The grey dog barks but doesn't bite:
Population ageing is arguably the biggest rapid demographic shift to occur in modern human history. You would have thought it would lead to massive changes in attitudes, expectations and practices. But, as yet, change has been marginal. Casual and institutional ageism is still deep and widespread. With 400,000 old people in residential care in England alone (a form of care surveys show almost none of us want for ourselves), we still accept that a high proportion of older people will lose almost all their independence and dignity as a price of becoming fail. And despite the best endeavours of organisations including the Design Council and NESTA the scale of innovation in institutional redesign and service delivery is also pretty limited given the scale of the challenge. It is a genuinely tragic irony that the group that most needs changes in attitudes and practices is widely caricatured as the most resistant to change.

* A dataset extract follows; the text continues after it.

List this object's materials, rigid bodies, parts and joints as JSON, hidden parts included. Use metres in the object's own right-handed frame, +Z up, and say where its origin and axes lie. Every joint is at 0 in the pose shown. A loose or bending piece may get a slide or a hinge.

The struggle for older people’s liberation requires a clearer narrative:
Half the time it seems older people and their champions are challenging negative stereotypes of elder vulnerability while the other half is spent special pleading for pensioners. We need to fasten to the same narrative and it should be something like this: the final third of life can be our best, people are wiser, more rounded and more responsible and they have more free time for themselves and to contribute to society. Indeed, wellbeing surveys show that older people who are healthy and have loved ones near at hand are happier than other age groups. The scandal is that, as a result of ageism, neglect and social inertia, so many older people are denied the opportunities of a great later life.
Give with one hand to take with the other
Liberation struggles involve giving up the condescending privileges that come from second class status in exchange for equality and respect. In the early days of feminism, for example, many women felt threatened by the idea of losing the concessions which resulted from being viewed as the decorative, domestic, weaker sex. Elder liberation means rejecting the special privileges which are the flip side of social stigma and marginalisation. The Government’s proposal to introduce a limit for the care costs shouldered by individuals funded in part through increasing inheritance tax thresholds is a sign of things to come. Given the problems faced by younger generations, there is no ethical or political case for further transfers from young to old. The politics and the economics go together: If we abolished special hand outs and tax breaks for pensioners (excluding the basic state pension), we could massively improve the quality of care and fund a range of programmes to open up new opportunities for older people.
Invest in innovation
The onset of societal ageing has led to some important inventions. Circles of care and the University of the Third Age are two examples. Yet, as a whole, innovation has been marginal. In major policy areas like health and social care, housing, education and employment we need major system change and the invention of a swathe of new institutions, especially those created by and for older people. National and local government should make investment in innovation for ageing a priority with the core aim being to shift the perception and reality of ageing from a social burden to being a civic resource.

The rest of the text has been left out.